Despite Mills’s best efforts, his fussed-over films can teeter into preciousness, especially in the concluding reunions and resolutions that cohere a little too neatly. Patness isn’t exactly the problem in C’mon C’mon—its ending is actually one of the more open-ended in Mills’s filmography—as much as its dubious blending of fact and fiction as Mills draws on the real children whom Phoenix and company interview to offer a larger, polyvocal commentary by and about American youth. In Detroit, Johnny speaks to children who debunk, with no small exasperation, the mainstream image of their home as a hopeless, crime-infested, educationally inferior slum. In New York, we hear from, all too briefly, the sons and daughters of immigrants overburdened with the dreams and defeats of their parents. In New Orleans, we meet several children, including, most memorably, Devante Bryant, who speaks with such endearment and animation in his lone scene and to whom the film is dedicated. Bryant, who lived in the city’s 7th Ward, was killed by gun violence in July of last year; he was only nine.

A schism cracks open in the film, never to be reconciled. Mills has encouraged us to assume a certain useful goodness from this project, even though its specifics and end result remain hazy. In C’mon C’mon, the fictional resides uncomfortably next to the real, reminding us that these are actors (and yes, one actual radio journalist) speaking to children whose worlds they will enter and depart, passing on their experiences and opinions to a good, left-leaning listenership. A reading from a treatise on documentary ethics by Kirsten Johnson just sits there on screen, the words of a great, all-seeing nonfiction filmmaker, neither shedding light on Johnny’s work nor the film’s transitory incorporation of real, often precarious lives.

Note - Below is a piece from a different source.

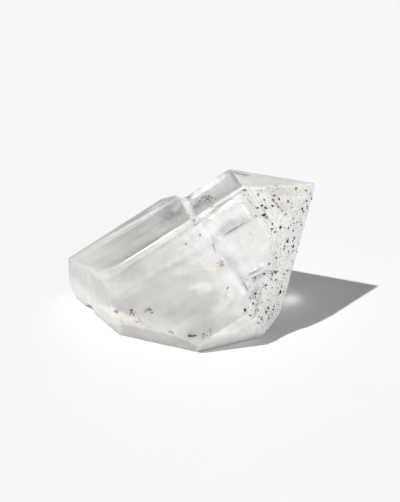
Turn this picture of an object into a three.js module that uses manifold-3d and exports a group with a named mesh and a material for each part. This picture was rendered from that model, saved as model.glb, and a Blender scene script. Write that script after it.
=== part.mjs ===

When an artist like Johnson, in her work as a documentary cinematographer, trains her camera on a subject, it is a tacit invitation to join her in the telling of a story—the subject’s, not hers. When Mills invites these American kids to speak, it is to bolster and give credence to the story of a child who, despite his familial turmoil, comes from a more privileged upbringing than many of the young subjects of his uncle’s interviews, a child for whom food, clothing, shelter, schooling, and healthcare are all requisites to be taken for granted, not daily and uncertain concerns. They function as a kind of real-world window-dressing, never more so than when Jesse finally, inevitably participates in his uncle’s project. His scripted response, a message of persistence in the face of life’s toughness that gives the film its title, is rather insipid, bordering on noxious; in this case, far too much credit has been given to the words that emerge from the mouth of babes.

“Children are man at his strongest,” Lillian Gish indelibly declared in The Night of the Hunter (1955). “They abide.” Or do they? Mills arrives at a similar conclusion by the end of C’mon C’mon as Jesse unnervingly repeats the film’s title to his uncle and his listeners. But what is the point of praising the ability of children to overcome life’s impediments, as if the failure to do so is a psychological defectand not a reflection of the very structures of oppression (like the carceral state, which has directly touched the life of one of Mills’s New York participants) working as they were intended to—and on the most susceptible of targets? These questions cannot help but cloud the textured performances and astute observations of C’mon C’mon, yet another labor of love by Mike Mills. However, sometimes, love isn’t enough.